**WHAT THIS TASK INVOLVES:** Take all the material and copy it exactly.

• • • •

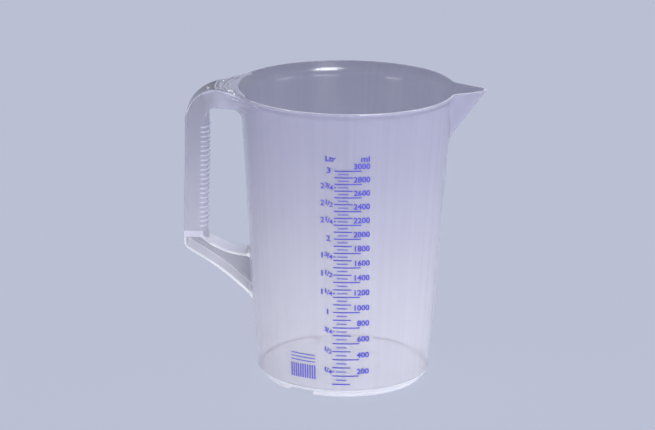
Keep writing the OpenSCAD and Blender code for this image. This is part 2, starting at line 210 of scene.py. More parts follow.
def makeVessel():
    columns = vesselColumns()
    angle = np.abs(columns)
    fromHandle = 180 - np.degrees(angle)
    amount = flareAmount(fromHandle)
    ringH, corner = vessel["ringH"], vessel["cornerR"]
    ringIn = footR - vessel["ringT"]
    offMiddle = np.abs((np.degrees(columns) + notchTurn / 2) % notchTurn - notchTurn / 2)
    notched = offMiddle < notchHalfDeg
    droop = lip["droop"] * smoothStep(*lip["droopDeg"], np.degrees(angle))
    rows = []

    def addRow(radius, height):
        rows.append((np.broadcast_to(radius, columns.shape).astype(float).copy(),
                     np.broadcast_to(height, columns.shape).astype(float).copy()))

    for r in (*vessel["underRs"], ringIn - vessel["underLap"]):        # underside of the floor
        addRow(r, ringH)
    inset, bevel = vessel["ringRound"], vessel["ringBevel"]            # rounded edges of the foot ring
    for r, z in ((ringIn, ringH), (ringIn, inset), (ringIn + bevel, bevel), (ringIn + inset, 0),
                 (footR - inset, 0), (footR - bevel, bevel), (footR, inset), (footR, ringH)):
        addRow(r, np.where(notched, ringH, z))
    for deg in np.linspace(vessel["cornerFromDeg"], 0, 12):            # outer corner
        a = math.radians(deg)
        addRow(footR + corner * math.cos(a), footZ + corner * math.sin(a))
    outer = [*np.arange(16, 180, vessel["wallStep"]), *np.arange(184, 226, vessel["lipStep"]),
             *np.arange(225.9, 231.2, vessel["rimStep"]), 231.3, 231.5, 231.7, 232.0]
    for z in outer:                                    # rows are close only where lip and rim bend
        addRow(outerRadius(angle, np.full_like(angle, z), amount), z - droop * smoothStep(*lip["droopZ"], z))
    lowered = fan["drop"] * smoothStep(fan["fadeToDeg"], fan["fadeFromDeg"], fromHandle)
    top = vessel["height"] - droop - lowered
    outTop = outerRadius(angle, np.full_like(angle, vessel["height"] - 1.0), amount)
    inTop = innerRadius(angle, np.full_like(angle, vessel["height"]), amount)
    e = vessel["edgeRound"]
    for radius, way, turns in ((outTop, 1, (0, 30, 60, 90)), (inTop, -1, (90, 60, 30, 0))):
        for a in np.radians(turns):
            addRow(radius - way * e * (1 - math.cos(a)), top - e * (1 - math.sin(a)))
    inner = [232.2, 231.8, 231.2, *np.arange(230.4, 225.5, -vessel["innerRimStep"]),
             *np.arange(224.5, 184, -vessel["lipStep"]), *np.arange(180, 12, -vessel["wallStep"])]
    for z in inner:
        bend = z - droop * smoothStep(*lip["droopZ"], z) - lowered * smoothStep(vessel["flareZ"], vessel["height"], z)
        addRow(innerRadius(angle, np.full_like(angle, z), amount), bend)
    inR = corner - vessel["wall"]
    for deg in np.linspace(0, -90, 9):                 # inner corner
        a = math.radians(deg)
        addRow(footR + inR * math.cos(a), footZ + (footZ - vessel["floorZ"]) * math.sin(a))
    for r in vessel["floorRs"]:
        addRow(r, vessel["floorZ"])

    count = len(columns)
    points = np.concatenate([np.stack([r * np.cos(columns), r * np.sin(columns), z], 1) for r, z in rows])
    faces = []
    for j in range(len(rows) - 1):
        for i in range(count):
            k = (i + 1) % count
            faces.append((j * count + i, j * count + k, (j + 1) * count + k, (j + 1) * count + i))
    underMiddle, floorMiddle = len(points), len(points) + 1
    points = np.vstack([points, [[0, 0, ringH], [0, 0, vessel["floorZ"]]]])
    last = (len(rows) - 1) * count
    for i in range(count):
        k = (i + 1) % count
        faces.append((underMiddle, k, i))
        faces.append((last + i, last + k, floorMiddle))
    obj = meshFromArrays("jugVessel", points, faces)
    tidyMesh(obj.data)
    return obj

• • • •

**CORRECT RESULT:**
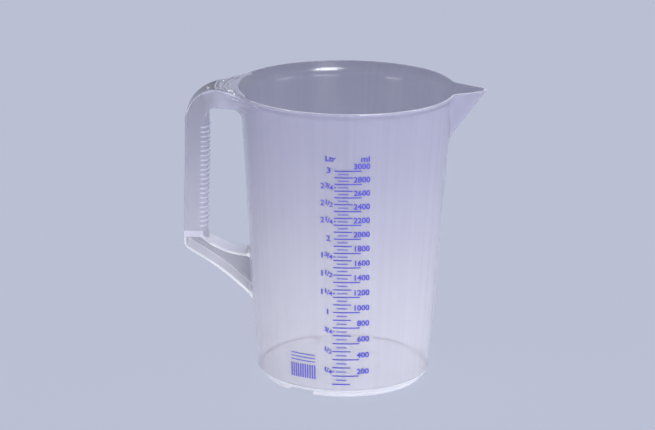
Keep writing the OpenSCAD and Blender code for this image. This is part 2, starting at line 210 of scene.py. More parts follow.
def makeVessel():
    columns = vesselColumns()
    angle = np.abs(columns)
    fromHandle = 180 - np.degrees(angle)
    amount = flareAmount(fromHandle)
    ringH, corner = vessel["ringH"], vessel["cornerR"]
    ringIn = footR - vessel["ringT"]
    offMiddle = np.abs((np.degrees(columns) + notchTurn / 2) % notchTurn - notchTurn / 2)
    notched = offMiddle < notchHalfDeg
    droop = lip["droop"] * smoothStep(*lip["droopDeg"], np.degrees(angle))
    rows = []

    def addRow(radius, height):
        rows.append((np.broadcast_to(radius, columns.shape).astype(float).copy(),
                     np.broadcast_to(height, columns.shape).astype(float).copy()))

    for r in (*vessel["underRs"], ringIn - vessel["underLap"]):        # underside of the floor
        addRow(r, ringH)
    inset, bevel = vessel["ringRound"], vessel["ringBevel"]            # rounded edges of the foot ring
    for r, z in ((ringIn, ringH), (ringIn, inset), (ringIn + bevel, bevel), (ringIn + inset, 0),
                 (footR - inset, 0), (footR - bevel, bevel), (footR, inset), (footR, ringH)):
        addRow(r, np.where(notched, ringH, z))
    for deg in np.linspace(vessel["cornerFromDeg"], 0, 12):            # outer corner
        a = math.radians(deg)
        addRow(footR + corner * math.cos(a), footZ + corner * math.sin(a))
    outer = [*np.arange(16, 180, vessel["wallStep"]), *np.arange(184, 226, vessel["lipStep"]),
             *np.arange(225.9, 231.2, vessel["rimStep"]), 231.3, 231.5, 231.7, 232.0]
    for z in outer:                                    # rows are close only where lip and rim bend
        addRow(outerRadius(angle, np.full_like(angle, z), amount), z - droop * smoothStep(*lip["droopZ"], z))
    lowered = fan["drop"] * smoothStep(fan["fadeToDeg"], fan["fadeFromDeg"], fromHandle)
    top = vessel["height"] - droop - lowered
    outTop = outerRadius(angle, np.full_like(angle, vessel["height"] - 1.0), amount)
    inTop = innerRadius(angle, np.full_like(angle, vessel["height"]), amount)
    e = vessel["edgeRound"]
    for radius, way, turns in ((outTop, 1, (0, 30, 60, 90)), (inTop, -1, (90, 60, 30, 0))):
        for a in np.radians(turns):
            addRow(radius - way * e * (1 - math.cos(a)), top - e * (1 - math.sin(a)))
    inner = [232.2, 231.8, 231.2, *np.arange(230.4, 225.5, -vessel["innerRimStep"]),
             *np.arange(224.5, 184, -vessel["lipStep"]), *np.arange(180, 12, -vessel["wallStep"])]
    for z in inner:
        bend = z - droop * smoothStep(*lip["droopZ"], z) - lowered * smoothStep(vessel["flareZ"], vessel["height"], z)
        addRow(innerRadius(angle, np.full_like(angle, z), amount), bend)
    inR = corner - vessel["wall"]
    for deg in np.linspace(0, -90, 9):                 # inner corner
        a = math.radians(deg)
        addRow(footR + inR * math.cos(a), footZ + (footZ - vessel["floorZ"]) * math.sin(a))
    for r in vessel["floorRs"]:
        addRow(r, vessel["floorZ"])

    count = len(columns)
    points = np.concatenate([np.stack([r * np.cos(columns), r * np.sin(columns), z], 1) for r, z in rows])
    faces = []
    for j in range(len(rows) - 1):
        for i in range(count):
            k = (i + 1) % count
            faces.append((j * count + i, j * count + k, (j + 1) * count + k, (j + 1) * count + i))
    underMiddle, floorMiddle = len(points), len(points) + 1
    points = np.vstack([points, [[0, 0, ringH], [0, 0, vessel["floorZ"]]]])
    last = (len(rows) - 1) * count
    for i in range(count):
        k = (i + 1) % count
        faces.append((underMiddle, k, i))
        faces.append((last + i, last + k, floorMiddle))
    obj = meshFromArrays("jugVessel", points, faces)
    tidyMesh(obj.data)
    return obj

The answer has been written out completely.